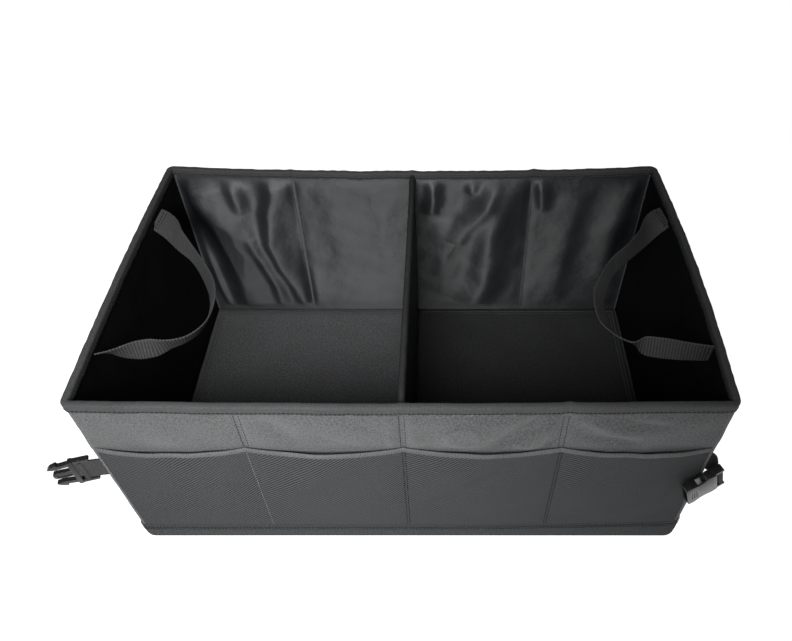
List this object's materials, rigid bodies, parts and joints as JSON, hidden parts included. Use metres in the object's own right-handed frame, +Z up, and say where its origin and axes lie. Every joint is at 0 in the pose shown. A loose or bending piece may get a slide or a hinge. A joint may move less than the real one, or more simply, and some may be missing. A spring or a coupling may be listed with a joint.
{
  "type": "car trunk organizer",
  "caption": "Open fabric trunk organizer with two compartments, mesh front pockets, webbing handles and a side-release buckle half at each front corner.",
  "frame": {"origin": "middle of the base, on the face that it stands on", "axes": "+Z up, +X along the width to the right seen from the front, -Y towards the pockets"},
  "size_m": [0.6199, 0.3517, 0.23],
  "materials": {
    "oxford": "coarse woven polyester, matte",
    "lining": "smooth nylon taffeta with a satin sheen",
    "tape": "ribbed binding tape, matte",
    "mesh": "fine knitted mesh",
    "webbing": "ribbed webbing, matte",
    "stiffener": "grey-brown board",
    "buckle": "moulded, satin"
  },
  "bodies": {
    "root": {"front_panel": "oxford", "back_panel": "oxford", "left_panel": "oxford", "right_panel": "oxford", "bottom_panel": "oxford", "front_lining": "lining", "back_lining": "lining", "left_lining": "lining", "right_lining": "lining", "front_board_1": "stiffener", "front_board_2": "stiffener", "front_board_3": "stiffener", "front_board_4": "stiffener", "back_board_1": "stiffener", "back_board_2": "stiffener", "back_board_3": "stiffener", "back_board_4": "stiffener", "left_board_front": "stiffener", "left_board_rear": "stiffener", "right_board_front": "stiffener", "right_board_rear": "stiffener", "rim_binding": "tape", "foot_band": "oxford", "divider_board_front": "stiffener", "divider_board_rear": "stiffener", "divider_cover": "lining", "divider_binding": "tape", "floor_cover_left": "oxford", "floor_board_left": "stiffener", "floor_cover_right": "oxford", "floor_board_right": "stiffener", "pocket_mesh": "mesh", "pocket_binding": "tape", "left_handle": "webbing", "right_handle": "webbing", "male_webbing": "webbing", "female_webbing": "webbing"},
    "male_half": {"male_buckle": "buckle"},
    "female_half": {"female_buckle": "buckle"}
  },
  "joints": [
    {"name": "male_swing", "type": "hinge", "parent": "root", "child": "male_half", "pos_m": [-0.296, -0.16, 0.1235], "axis": [0, 0, 1], "range_deg": [-105, 80]},
    {"name": "female_swing", "type": "hinge", "parent": "root", "child": "female_half", "pos_m": [0.287, -0.1665, 0.1235], "axis": [-0.3148, -0.1336, 0.9397], "range_deg": [-3, 165]}
  ]
}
========================
* WHAT TO PRODUCE:
Scan the listing above and identify each line holding the string "materials"; copy every such line.

* ANSWER IN FULL:
List this object's materials, rigid bodies, parts and joints as JSON, hidden parts included. Use metres in the object's own right-handed frame, +Z up, and say where its origin and axes lie. Every joint is at 0 in the pose shown. A loose or bending piece may get a slide or a hinge. A joint may move less than the real one, or more simply, and some may be missing. A spring or a coupling may be listed with a joint.
  "materials": {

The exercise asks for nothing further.